Now consider the integral α = $\int\limits_{0}^{1}{({{e}^{(9x+3{{\tan }^{-1}}x)}})}\left( \dfrac{12+9{{x}^{2}}}{1+{{x}^{2}}} \right)dx,$
Now here we can see that $d({{\tan }^{-1}}x)=\dfrac{1}{1+{{x}^{2}}}$ hence somehow substitution can be used to simplify the problem.
Now let us take $9x+3{{\tan }^{-1}}x=t$ Differentiating on both side with respect to x we get
$9+3\dfrac{1}{1+{{x}^{2}}}=\dfrac{dt}{dx}$
Solving left hand side we get
$\dfrac{9+9{{x}^{2}}+3}{1+{{x}^{2}}}=\dfrac{dt}{dx}$
Hence we have
$\dfrac{12+9{{x}^{2}}}{1+{{x}^{2}}}=\dfrac{dt}{dx}$
Taking dx on left hand side we get
$\left( \dfrac{12+9{{x}^{2}}}{1+{{x}^{2}}} \right)dx=dt$
Similarly let us check the change in limit of integral
As $\displaystyle \lim_{x \to 0}9(0)+{{\tan }^{-1}}0=0$
Similarly as $\displaystyle \lim_{x \to 1}9(1)+3{{\tan }^{-1}}1=9+\dfrac{3\pi }{4}$
Now using this substitution we get in the given integration we get.

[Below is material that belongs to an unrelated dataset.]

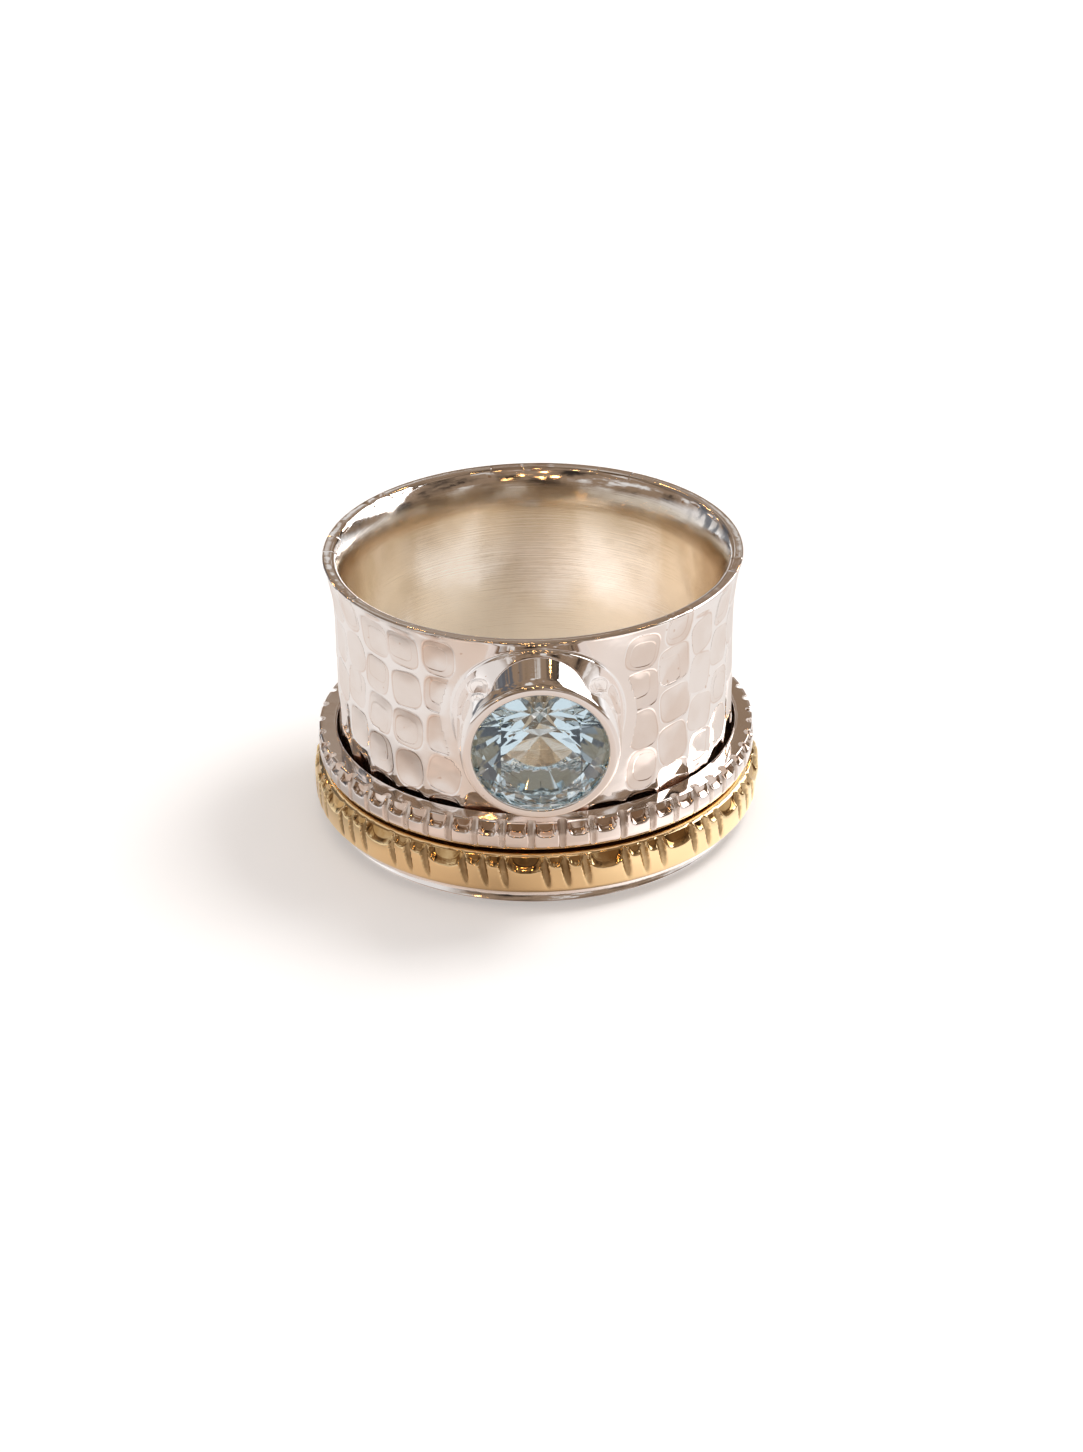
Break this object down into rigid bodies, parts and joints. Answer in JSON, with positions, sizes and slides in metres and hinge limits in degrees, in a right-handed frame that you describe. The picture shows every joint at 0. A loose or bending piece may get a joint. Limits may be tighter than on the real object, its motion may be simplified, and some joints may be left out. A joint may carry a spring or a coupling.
{
  "type": "spinner ring with a bezel-set stone",
  "caption": "Wide hammered silver finger ring with a round blue stone in a conical bezel and loose silver and gold-coloured rings that spin around it.",
  "frame": {"origin": "centre of the finger hole at the middle of the band's width", "axes": "+Z along the finger axis, up as the ring stands on its rim; the stone faces -Y"},
  "size_m": [0.0218, 0.0238, 0.0136],
  "materials": {
    "silver": "polished hammered silver, satin inside",
    "notched_silver": "polished silver with matt notches",
    "gold": "polished gold with dark matt cuts",
    "stone": "clear pale blue, polished facets"
  },
  "bodies": {
    "band_body": {"band": "silver", "topaz": "stone"},
    "notched_body": {"notched_ring": "notched_silver"},
    "gold_body": {"gold_ring": "gold"}
  },
  "joints": [
    {"name": "notched_spin", "type": "hinge", "parent": "band_body", "child": "notched_body", "pos_m": [0, 0, -0.00294], "axis": [0, 0, 1], "continuous": true},
    {"name": "gold_spin", "type": "hinge", "parent": "band_body", "child": "gold_body", "pos_m": [0, 0, -0.00492], "axis": [0, 0, 1], "continuous": true}
  ]
}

\begin{align} & \int\limits_{0}^{1}{({{e}^{(9x+3{{\tan }^{-1}}x)}})}\left( \dfrac{12+9{{x}^{2}}}{1+{{x}^{2}}} \right)dx=\int\limits_{0}^{9+\dfrac{3\pi }{4}}{{{e}^{t}}dt} \\ & =[{{e}^{t}}]_{0}^{^{9+\dfrac{3\pi }{4}}} \\ & ={{e}^{9+\dfrac{3\pi }{4}}}-{{e}^{0}} \\ & ={{e}^{9+\dfrac{3\pi }{4}}}-1 \\ \end{align}
Hence the value of α is equal to ${{e}^{9+\dfrac{3\pi }{4}}}-1$
Now since α = ${{e}^{9+\dfrac{3\pi }{4}}}-1$ adding 1 on both sides we get
α + 1 = ${{e}^{9+\dfrac{3\pi }{4}}}-1+1$
Hence we get the value of α + 1 = ${{e}^{9+\dfrac{3\pi }{4}}}$
Now taking log on both sides we get.
${{\log }_{e}}|a+1|={{\log }_{e}}{{e}^{9+\dfrac{3\pi }{4}}}$
But we know ${{\log }_{e}}{{e}^{a}}=a$ using this we get
${{\log }_{e}}|a+1|=9+\dfrac{3\pi }{4}$
Now let us subtract $\dfrac{3\pi }{4}$ on both sides.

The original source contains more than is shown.